◆ Written request
Write the material out again, line by line, exactly as it is.

*** Provided data ***

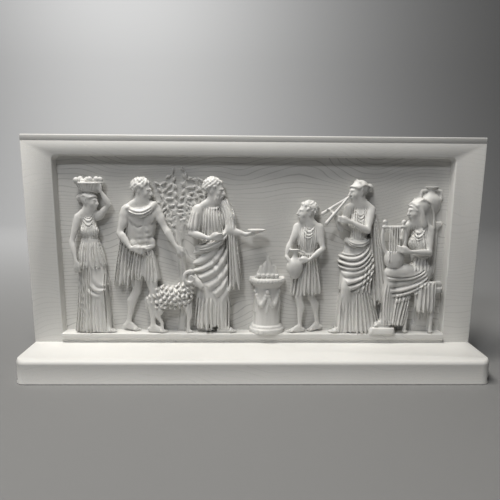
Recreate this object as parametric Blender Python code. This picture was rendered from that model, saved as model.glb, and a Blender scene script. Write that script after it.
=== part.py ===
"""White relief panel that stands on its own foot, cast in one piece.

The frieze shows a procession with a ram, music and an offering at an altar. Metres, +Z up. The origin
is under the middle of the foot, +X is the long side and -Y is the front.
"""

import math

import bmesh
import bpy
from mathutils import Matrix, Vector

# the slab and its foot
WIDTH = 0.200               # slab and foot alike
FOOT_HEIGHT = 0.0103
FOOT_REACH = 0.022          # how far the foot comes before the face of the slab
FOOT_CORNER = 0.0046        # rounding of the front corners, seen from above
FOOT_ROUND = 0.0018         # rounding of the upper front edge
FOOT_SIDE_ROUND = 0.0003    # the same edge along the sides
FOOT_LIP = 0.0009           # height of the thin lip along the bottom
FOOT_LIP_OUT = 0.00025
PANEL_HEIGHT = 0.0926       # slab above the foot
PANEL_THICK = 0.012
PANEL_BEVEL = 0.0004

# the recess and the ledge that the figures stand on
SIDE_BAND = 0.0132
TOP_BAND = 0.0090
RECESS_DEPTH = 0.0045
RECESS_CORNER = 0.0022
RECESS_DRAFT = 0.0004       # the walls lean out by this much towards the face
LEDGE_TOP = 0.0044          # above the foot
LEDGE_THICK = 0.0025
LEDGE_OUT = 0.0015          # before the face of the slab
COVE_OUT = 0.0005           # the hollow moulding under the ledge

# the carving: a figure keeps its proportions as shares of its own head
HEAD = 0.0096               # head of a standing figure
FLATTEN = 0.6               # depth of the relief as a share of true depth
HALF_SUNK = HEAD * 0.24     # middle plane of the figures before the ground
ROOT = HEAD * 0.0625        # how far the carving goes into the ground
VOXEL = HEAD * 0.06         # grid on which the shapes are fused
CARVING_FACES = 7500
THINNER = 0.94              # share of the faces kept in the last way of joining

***

◆ Task solution
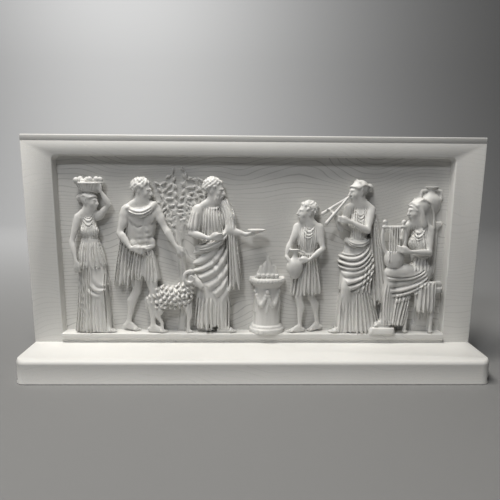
Recreate this object as parametric Blender Python code. This picture was rendered from that model, saved as model.glb, and a Blender scene script. Write that script after it.
=== part.py ===
"""White relief panel that stands on its own foot, cast in one piece.

The frieze shows a procession with a ram, music and an offering at an altar. Metres, +Z up. The origin
is under the middle of the foot, +X is the long side and -Y is the front.
"""

import math

import bmesh
import bpy
from mathutils import Matrix, Vector

# the slab and its foot
WIDTH = 0.200               # slab and foot alike
FOOT_HEIGHT = 0.0103
FOOT_REACH = 0.022          # how far the foot comes before the face of the slab
FOOT_CORNER = 0.0046        # rounding of the front corners, seen from above
FOOT_ROUND = 0.0018         # rounding of the upper front edge
FOOT_SIDE_ROUND = 0.0003    # the same edge along the sides
FOOT_LIP = 0.0009           # height of the thin lip along the bottom
FOOT_LIP_OUT = 0.00025
PANEL_HEIGHT = 0.0926       # slab above the foot
PANEL_THICK = 0.012
PANEL_BEVEL = 0.0004

# the recess and the ledge that the figures stand on
SIDE_BAND = 0.0132
TOP_BAND = 0.0090
RECESS_DEPTH = 0.0045
RECESS_CORNER = 0.0022
RECESS_DRAFT = 0.0004       # the walls lean out by this much towards the face
LEDGE_TOP = 0.0044          # above the foot
LEDGE_THICK = 0.0025
LEDGE_OUT = 0.0015          # before the face of the slab
COVE_OUT = 0.0005           # the hollow moulding under the ledge

# the carving: a figure keeps its proportions as shares of its own head
HEAD = 0.0096               # head of a standing figure
FLATTEN = 0.6               # depth of the relief as a share of true depth
HALF_SUNK = HEAD * 0.24     # middle plane of the figures before the ground
ROOT = HEAD * 0.0625        # how far the carving goes into the ground
VOXEL = HEAD * 0.06         # grid on which the shapes are fused
CARVING_FACES = 7500
THINNER = 0.94              # share of the faces kept in the last way of joining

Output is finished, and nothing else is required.